Help! Megabus Canceled My Trip But Won’t Refund the Booking Fee.

On Oct. 3, 2022, I reserved a seat in a Megabus coach for the busy Sunday after Thanksgiving to return to Boston after visiting family in Philadelphia. With a $3.99 booking fee, the total came to $53.98. On Oct. 26, I received an email from Megabus canceling the trip “due to a schedule alteration,” and promising a refund. But I only received $49.99. I wrote every few months demanding my $3.99 back, receiving no response until nearly a year later, when an agent named Danielle wrote back to explain that the service fee was nonrefundable. I understand why a company would keep a fee if I had canceled or rebooked, but this was their decision. Can you help? Gabriel, Boston

This may be small potatoes compared to typical Tripped Up fare, but no one likes getting nickeled and dimed and $3.99-ed with fees that seem arbitrarily designed to pad companies’ bottom lines.

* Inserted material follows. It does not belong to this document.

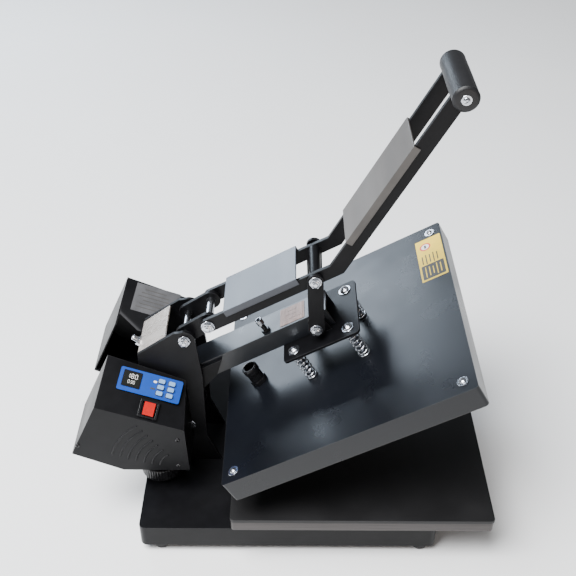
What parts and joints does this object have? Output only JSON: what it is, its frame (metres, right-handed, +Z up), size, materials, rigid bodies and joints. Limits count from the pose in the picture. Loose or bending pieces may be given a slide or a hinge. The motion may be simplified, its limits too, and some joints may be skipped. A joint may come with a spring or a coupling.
{
  "type": "heat press",
  "caption": "Clamshell heat press: sprung square upper platen on a hinged arm, bent lever with grip, flat lower platen on a base and side control boxes.",
  "frame": {"origin": "centre of the whole press's box, at the bottom of its feet", "axes": "+X towards the operator and the grip, +Y to the side away from the control panel, +Z up"},
  "size_m": [0.6136, 0.38, 0.6905],
  "materials": {
    "black_paint": "satin black powder coat",
    "zinc": "bright zinc plate",
    "steel": "machined",
    "aluminium": "milled edge, dull",
    "silicone": "smooth matt silicone",
    "rubber": "moulded rubber",
    "cover_strip": "bright satin",
    "panel_blue": "printed membrane",
    "display": "clear window over a dark display",
    "button": "pale keys",
    "rocker_red": "translucent red",
    "black_plastic": "moulded",
    "board_green": "circuit board",
    "dark_plate": "dark coated aluminium",
    "wool": "mineral wool"
  },
  "bodies": {
    "frame": {"base_frame": "black_paint", "foot_rear_left": "rubber", "foot_rear_right": "rubber", "foot_front_left": "rubber", "foot_front_right": "rubber", "silicone_pad": "silicone", "lower_platen": "aluminium", "riser_rear": "black_paint", "riser_front": "black_paint", "upright_left": "black_paint", "upright_right": "black_paint", "fulcrum_plate_left": "black_paint", "fulcrum_plate_right": "black_paint", "upright_cover": "cover_strip", "main_hinge_pin": "zinc", "fulcrum_rear_bolt": "zinc", "fulcrum_bolt": "zinc", "control_box": "black_paint", "power_box": "black_paint", "controller_board": "board_green", "power_inlet": "black_plastic", "control_panel": "panel_blue", "display_window": "display", "rocker_bezel": "black_plastic", "pressure_screw": "steel"},
    "arm": {"arm_beam": "black_paint", "arm_cheek_left": "black_paint", "arm_cheek_right": "black_paint", "arm_bracket": "black_paint", "strap_foot_bolt": "zinc", "spring_rear_left": "zinc", "spring_rear_right": "zinc", "spring_front_left": "zinc", "spring_front_right": "zinc"},
    "platen": {"platen_cover": "black_paint", "heating_plate": "dark_plate", "insulation": "wool", "cable_gland": "black_plastic", "guide_bolt_rear_left": "zinc", "guide_bolt_rear_right": "zinc", "guide_bolt_front_left": "zinc", "guide_bolt_front_right": "zinc"},
    "lever": {"lever_bar_left": "black_paint", "lever_bar_right": "black_paint", "rear_cover": "black_paint", "front_cover": "black_paint", "knee_spacer": "black_paint", "grip": "rubber"},
    "straps": {"strap_left": "black_paint", "strap_right": "black_paint", "knee_bolt_left": "zinc", "knee_bolt_right": "zinc"},
    "pressure_wheel": {"pressure_wheel": "black_plastic"},
    "rocker": {"rocker_switch": "rocker_red"},
    "button_1_1": {"button_1_1": "button"},
    "button_1_2": {"button_1_2": "button"},
    "button_1_3": {"button_1_3": "button"},
    "button_2_1": {"button_2_1": "button"},
    "button_2_2": {"button_2_2": "button"},
    "button_2_3": {"button_2_3": "button"}
  },
  "joints": [
    {"name": "arm_hinge", "type": "hinge", "parent": "frame", "child": "arm", "pos_m": [-0.13965, 0, 0.1283], "axis": [0, 1, 0], "range_deg": [0, 29.9]},
    {"name": "platen_float", "type": "slide", "parent": "arm", "child": "platen", "axis": [-0.4985, 0, 0.8669], "range_m": [0, 0.003], "stiffness_N_per_m": 9000, "springref_m": -0.012, "deforming": ["spring_rear_left", "spring_rear_right", "spring_front_left", "spring_front_right"]},
    {"name": "lever_fulcrum", "type": "hinge", "parent": "frame", "child": "lever", "pos_m": [-0.10375, 0, 0.3199], "axis": [0, 1, 0], "range_deg": [0, 54]},
    {"name": "strap_pivot", "type": "hinge", "parent": "arm", "child": "straps", "pos_m": [0.04875, 0, 0.32223], "axis": [0, 1, 0], "range_deg": [-82.9, 0]},
    {"name": "pressure_wheel_turn", "type": "hinge", "parent": "frame", "child": "pressure_wheel", "pos_m": [-0.18515, -0.062, 0.068], "axis": [0, 0, 1], "continuous": true},
    {"name": "rocker_tilt", "type": "hinge", "parent": "frame", "child": "rocker", "pos_m": [-0.18904, -0.09679, 0.21506], "axis": [0.9388, 0, -0.3445], "range_deg": [-6, 6]},
    {"name": "button_1_1_press", "type": "slide", "parent": "frame", "child": "button_1_1", "axis": [-0.2936, 0.5231, -0.8001], "range_m": [0, 0.0008], "stiffness_N_per_m": 300, "springref_m": -0.001},
    {"name": "button_1_2_press", "type": "slide", "parent": "frame", "child": "button_1_2", "axis": [-0.2936, 0.5231, -0.8001], "range_m": [0, 0.0008], "stiffness_N_per_m": 300, "springref_m": -0.001},
    {"name": "button_1_3_press", "type": "slide", "parent": "frame", "child": "button_1_3", "axis": [-0.2936, 0.5231, -0.8001], "range_m": [0, 0.0008], "stiffness_N_per_m": 300, "springref_m": -0.001},
    {"name": "button_2_1_press", "type": "slide", "parent": "frame", "child": "button_2_1", "axis": [-0.2936, 0.5231, -0.8001], "range_m": [0, 0.0008], "stiffness_N_per_m": 300, "springref_m": -0.001},
    {"name": "button_2_2_press", "type": "slide", "parent": "frame", "child": "button_2_2", "axis": [-0.2936, 0.5231, -0.8001], "range_m": [0, 0.0008], "stiffness_N_per_m": 300, "springref_m": -0.001},
    {"name": "button_2_3_press", "type": "slide", "parent": "frame", "child": "button_2_3", "axis": [-0.2936, 0.5231, -0.8001], "range_m": [0, 0.0008], "stiffness_N_per_m": 300, "springref_m": -0.001}
  ],
  "couplings": [
    {"joint": "lever_fulcrum", "follows": "arm_hinge", "ratio": 1.7992},
    {"joint": "strap_pivot", "follows": "arm_hinge", "ratio": -2.7659}
  ]
}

In this maddening case, you didn’t even get the service you paid for and still paid the service fee. Considering the effort you put into this sub-$4 quest, I suspect you care more about the principle than the money.

When I reached out to Megabus, Meghan O’Hare, a spokeswoman for Megabus and its parent company, Coach USA, was unwilling to discuss your request or return the service fee. “Unfortunately, we do not comment on the details of interactions with customers,” she wrote in an email.

Luckily, we have the details, thanks to the mostly one-way email string you forwarded to me. After you sent four emails between November 2022 and September 2023, you finally received a response from Megabus on Sept. 22, one day after you threatened “to file a formal complaint” with the U.S. Department of Transportation. (Good move!)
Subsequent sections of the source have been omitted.